Contraband Slaves in Union Camp, 1863

Contraband Slaves in Union Camp, Culpepper VA 1863

(click photo to enlarge)

There are several things to glean from this image.

It is winter time or late fall given the lack of leaves in the tree, the buttressing of the tent with planks for heat retention and a wind break, and a chimney visible at the left of the tree trunk. They are also in a permanent fortification given the planking that makes the high wall that their tent rests against.

They are wearing decommissioned federal army clothing, most clearly visible in the state of the trouser leg on the right. Army quartermasters had to account for everything, even articles of clothing that were changed out when an enlisted man’s clothing allowance allowed for replacement. Both men are wearing military issue foot ware, cavalry boots of rough out leather. The military vest, the shell jacket of the man on the right (short coat that comes to the waist with up to 8 buttons on the front without piping or epaulettes) and the sack coat and hat hanging on the tree to the left further indicate that these men have been fully furnished from military stores.

The wall tent is another curiosity as it is crammed with a table and other cookware. Wall tents were supplied to officers as their quarters. Enlisted men at this time would still be living in Sibley tents or would have at this time of year constructed a winter hut made of logs and covered in canvass. From their attire they are both being paid by the army as cooks or teamsters, my guess being cooks.

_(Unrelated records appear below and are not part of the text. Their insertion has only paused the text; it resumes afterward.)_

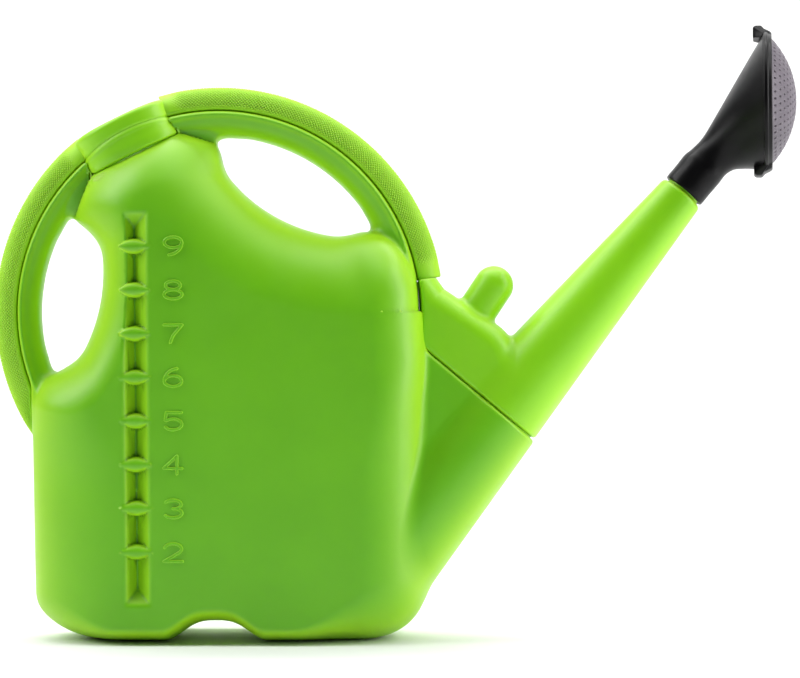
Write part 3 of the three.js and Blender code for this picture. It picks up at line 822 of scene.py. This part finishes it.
def make_face():
    """The pierced dome of the rose, with its seat behind the clamp ring."""
    back, front, edge = DOME_BACK, DOME_FRONT, DOME_EDGE
    dome_edge, seat = 48.2, 3.6
    sagitta = front - back - seat
    radius = (dome_edge**2 + sagitta**2) / (2 * sagitta)
    centre_x = front - radius
    middle = ROSE_Z
    holes = face_holes()

    def field(x, y, z):
        wide = np.hypot(y, z - middle)
        sphere = np.sqrt((x - centre_x) ** 2 + wide**2)
        shell = np.abs(sphere - radius + 0.8) - 0.8
        shell = np.maximum(shell, back + seat - 0.6 - x)
        rim = np.maximum(np.abs(wide - 48.0) - 1.2, np.abs(x - back - 2.2) - 2.2)
        flange = np.maximum(np.abs(wide - 49.0) - 1.9, np.abs(x - back - 1.0) - 1.0)
        solid = smooth_min(smooth_min(shell, rim, 1.6), flange, 0.6)
        nearest = np.full(np.broadcast(y, z).shape, 1e3, np.float32)
        for hy, hz in holes:
            nearest = np.minimum(nearest, np.hypot(y - hy, z - middle - hz))
        boss = 0.35 * np.exp(-((nearest / 1.9) ** 2))
        drilled = np.where(x > back + seat - 1.0, 0.85 - nearest, -5.0)
        return smooth_max(solid - boss, drilled, 0.5)

    low = [back - 1.5, -edge - 2, middle - edge - 2]
    high = [front + 1.5, edge + 2, middle + edge + 2]
    return level_set_object("rose_dome", field, low, high, 0.55, 0.62)


def make_seal():
    """Soft ring with two lips that press on the spigot."""
    loop = fillet_loop(
        [
            (14.7, 9.0),
            (14.7, 21.0),
            (14.0, 21.0),
            (13.6, 19.0),
            (14.1, 17.0),
            (13.6, 15.0),
            (14.1, 13.0),
            (13.6, 11.0),
            (14.0, 9.0),
        ],
        0.3,
        3,
    )
    return lathe("seal_lips", loop[::-1], TIP, SPOUT_AXIS, 96)


# ---- scale numerals ----


def arc(cx, cz, rx, rz, start, stop, count=14):
    """Points along part of an oval, from one angle to another in degrees."""
    turn = np.radians(np.linspace(start, stop, count))
    return [(cx + rx * math.cos(t), cz + rz * math.sin(t)) for t in turn]


# Strokes on a box one unit wide (-0.5 to 0.5) and one unit high (-0.5 to 0.5).
DIGITS = {
    "2": [arc(0, 0.2, 0.44, 0.28, 165, -40) + [(-0.46, -0.48), (0.48, -0.48)]],
    "3": [arc(0, 0.24, 0.42, 0.24, 150, -90) + arc(0, -0.24, 0.46, 0.25, 90, -150)],
    "4": [[(0.46, -0.18), (-0.48, -0.18), (0.2, 0.48), (0.2, -0.48)]],
    "5": [[(0.42, 0.47), (-0.34, 0.47), (-0.4, 0.06)] + arc(0, -0.17, 0.45, 0.3, 138, -150)],
    "6": [arc(0, -0.2, 0.45, 0.29, 0, 360, 24), arc(0.28, -0.2, 0.73, 0.68, 180, 96)],
    "7": [[(-0.46, 0.47), (0.46, 0.47), (0.0, -0.1), (-0.14, -0.48)]],
    "8": [arc(0, 0.25, 0.38, 0.23, 0, 360, 24), arc(0, -0.24, 0.46, 0.25, 0, 360, 24)],
    "9": [arc(0, 0.2, 0.45, 0.29, 0, 360, 24), arc(-0.28, 0.2, 0.73, 0.68, 0, -84)],
}


def stroke_distance(x, z, strokes):
    """Distance to the nearest of a numeral's strokes, which are chains of points."""
    nearest = np.full(np.broadcast(x, z).shape, 1e3)
    for stroke in strokes:
        for (ax, az), (bx, bz) in zip(stroke[:-1], stroke[1:]):
            dx, dz = bx - ax, bz - az
            share = np.clip(((x - ax) * dx + (z - az) * dz) / (dx * dx + dz * dz), 0, 1)
            nearest = np.minimum(nearest, np.hypot(x - ax - share * dx, z - az - share * dz))
    return nearest


def make_numerals():
    """Raised numerals 2 to 9 beside the sight groove, one for each litre."""
    wide, tall, half, proud = 14.2, 13.4, 1.1, 1.4
    x_middle = SIGHT_X + 25.6
    all_points, all_faces, count = [], [], 0
    for digit, mark in zip("23456789", MARKS):
        strokes = [[(x_middle + u * wide, mark + v * tall) for u, v in s] for s in DIGITS[digit]]

        def field(x, y, z):
            across = stroke_distance(x, z, strokes)
            height = sight_depth(x, y, z)
            top = -proud - height
            return smooth_max(smooth_max(across - half, top, 0.9), height - 1.2, 0.3)

        face = -float(tank_depth(x_middle, mark))
        low = [x_middle - wide / 2 - 2, face - 2.4, mark - tall / 2 - 2]
        high = [x_middle + wide / 2 + 2, face + 2.6, mark + tall / 2 + 2]
        points, quads = surface_net(field, low, high, 0.32)
        points = settle(field, points, 0.15, 2)
        all_points.append(points)
        all_faces.append(quads + count)
        count += len(points)
    return new_object("scale_numerals", np.concatenate(all_points), np.concatenate(all_faces))


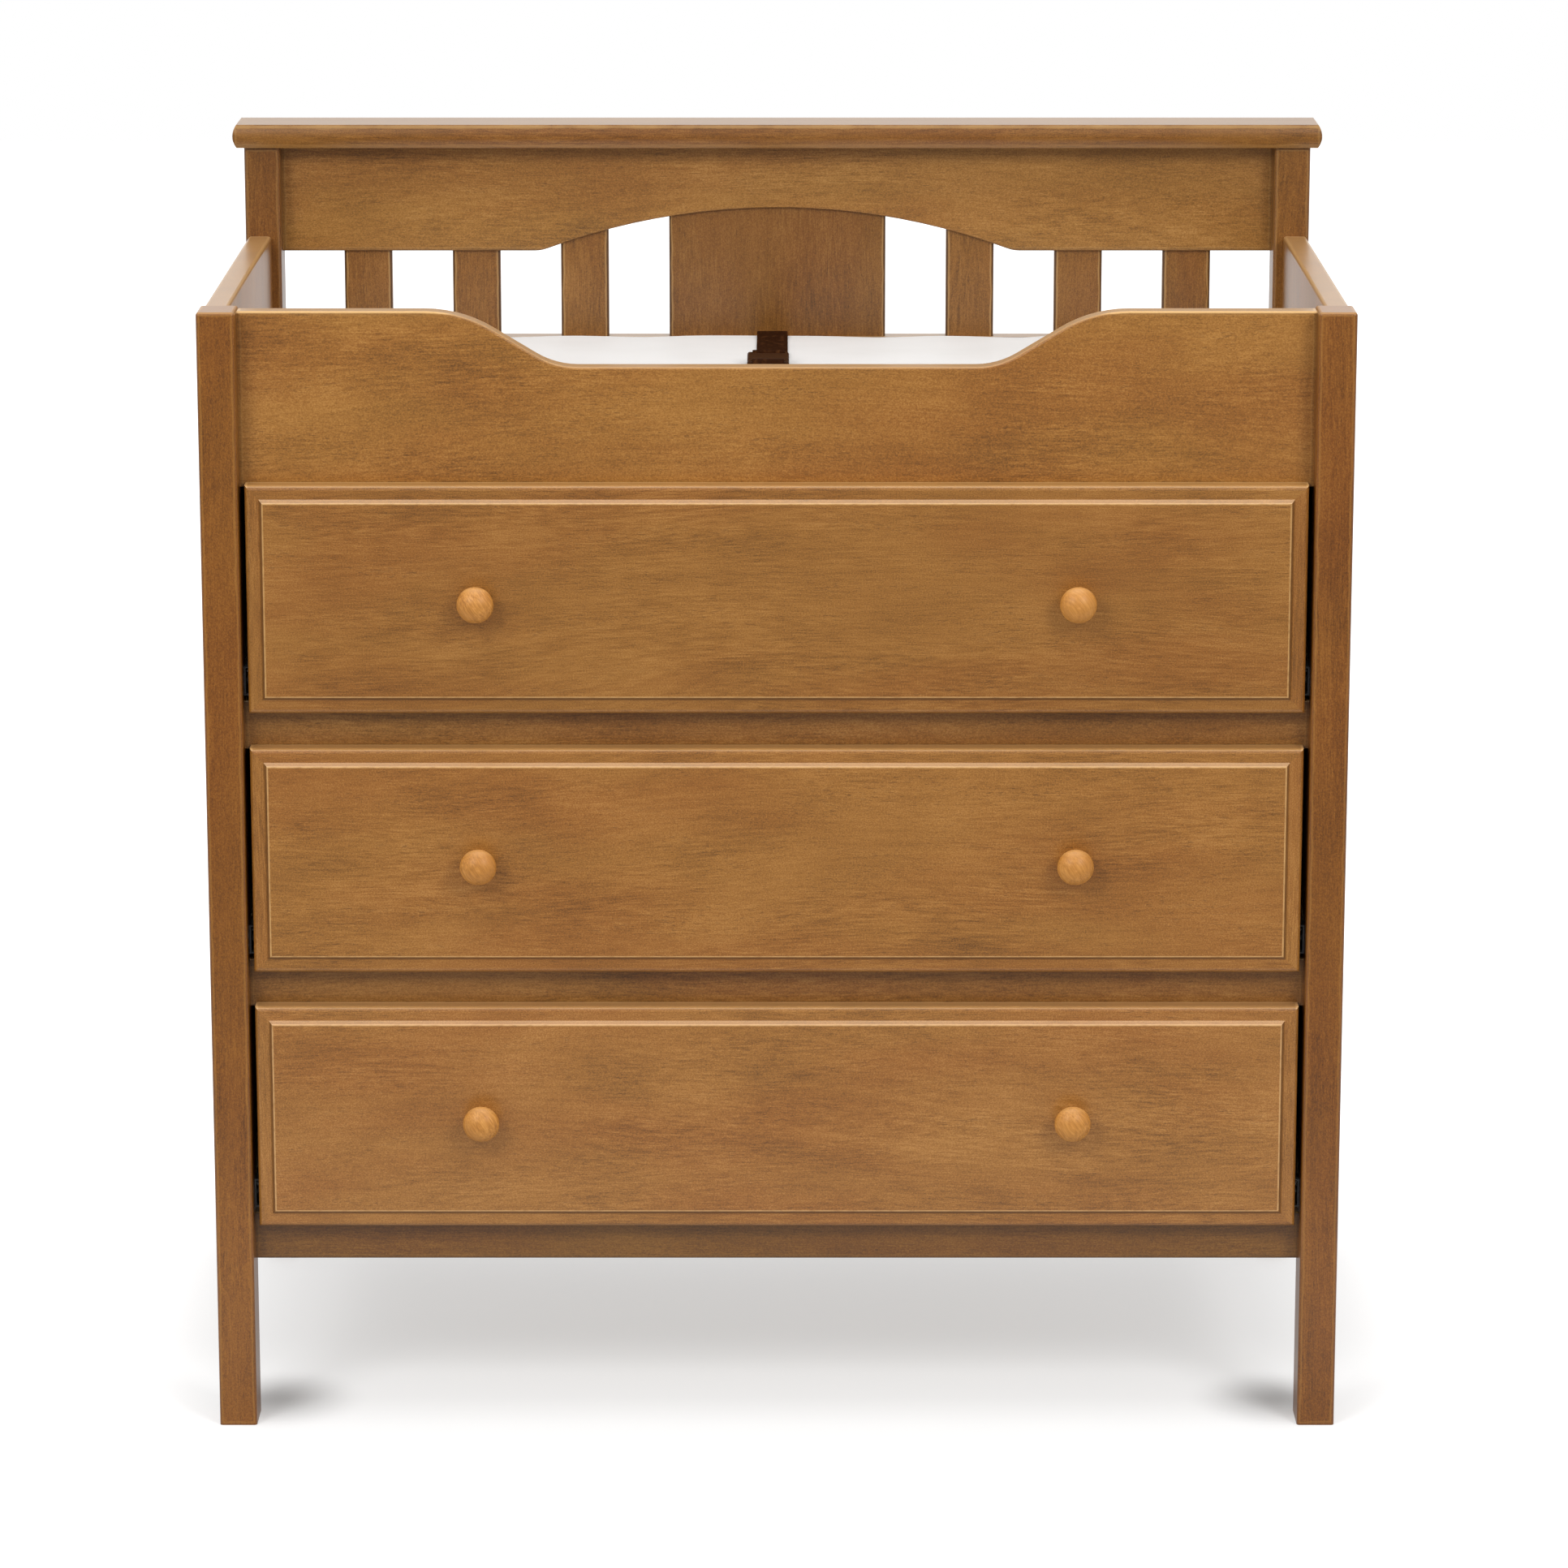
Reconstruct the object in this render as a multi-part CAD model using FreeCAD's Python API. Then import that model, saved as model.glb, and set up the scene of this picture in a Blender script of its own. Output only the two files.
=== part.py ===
import FreeCAD, Part
import math
import os
from FreeCAD import Vector

# Changing dresser: three drawers on roller slides under a railed tray that holds a belted pad.
# Millimetres. X runs to the right seen from the front, Y to the back and Z up. The origin lies
# on the floor, under the middle of the whole object's box.
# A "depth" below is a distance behind the front face of the front posts.

os.makedirs("parts", exist_ok=True)

# ---------------------------------------------------------------- driving dimensions
# Posts
CARCASS_WIDTH = 870.0          # over the outer faces of the posts
CARCASS_DEPTH = 468.0          # front face of the front posts to rear face of the back posts
POST_WIDTH = 29.0              # along X
POST_DEPTH = 38.0              # along Y
POST_ABOVE_GUARD = 2.0         # front posts above the guard panel
BACK_HEIGHT = 199.0            # tray floor to the top of the cap
POST_ROUND = 2.5
ROUND_LIMIT = 0.48             # largest rounding, as a share of a wall's thickness
OVERRUN = 1.0                  # how far a cutting shape runs past the face it starts from
# Side panels
SIDE_THICKNESS = 19.0
SIDE_REVEAL = 2.0              # the side panels stand this far inside the posts' outer faces
CARCASS_BOTTOM = 130.0         # lower edge of the side panels and the bottom rails
SIDE_ROUND = 2.8
# Rails and guard panel
RAIL_THICKNESS = 18.0
RAIL_HEIGHT = 37.5
RAIL_ROUND = 1.2
OPENING_HEIGHT = 166.0         # clear height of a drawer's opening
DRAWER_COUNT = 3
GUARD_HEIGHT = 133.5           # at its ends
GUARD_ROUND = 2.2
SCOOP_DROP = 42.5              # depth of the dip in the guard panel's top edge
SCOOP_FLAT_HALF = 150.0        # half length of the level bottom of the dip
SCOOP_SHOULDER_RADIUS = 100.0
SCOOP_TOE_RADIUS = 61.0
SCOOP_SLOPE = 31.0             # degrees
# Back
BACK_RAIL_THICKNESS = 18.0
ARCH_RAIL_HEIGHT = 87.6        # at its level ends
ARCH_RISE = 35.6
ARCH_RADIUS = 545.0
ARCH_BLEND_RADIUS = 30.0       # softens the corner between the arch and the level ends
ARCH_ROUND = 1.2
SLAT_WIDTH = 39.5
SLAT_THICKNESS = 10.0
SLAT_COUNT_SIDE = 3            # narrow slats on each side of the wide one
CENTRE_SLAT_WIDTH = 178.0
SLAT_ROUND = 3.0
SLAT_TENON = 12.0              # how far a slat stands in each rail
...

The refuse in front of the tent also seems to signify what role they played in the camp as cooks. The other thing to note is that in this time frame, the thought of a candid shot is unknown. One does not whip out a camera and just shoot. The table inside the tent was probably outside for normal use but stashed away. The cans on the ground splayed out by the photographer (these men, though not inducted into the military would still have had to follow decorum), the ladle given to the man on the left to hold, and the man on the right with his forage cap on the ground by his feet told to sit in a relaxed manner, the cigar being an interesting addition if posed.

As long as the army was stationary, these men had a home and or an income if they were hired to perform specific duties. Once an army or unit moved on, these men would have been homeless unless they could hire themselves to another unit. The campaign season was one of hardship for the many former slaves who managed to escape or were liberated by Union forces as the army promised no protection for families and those who could not perform some needed duty. When on the march, they would follow and camp nearby, but unless they were being utilized in some form or fashion they were on their own.

Have fun noting other things from this image, it is remarkably clear and focused.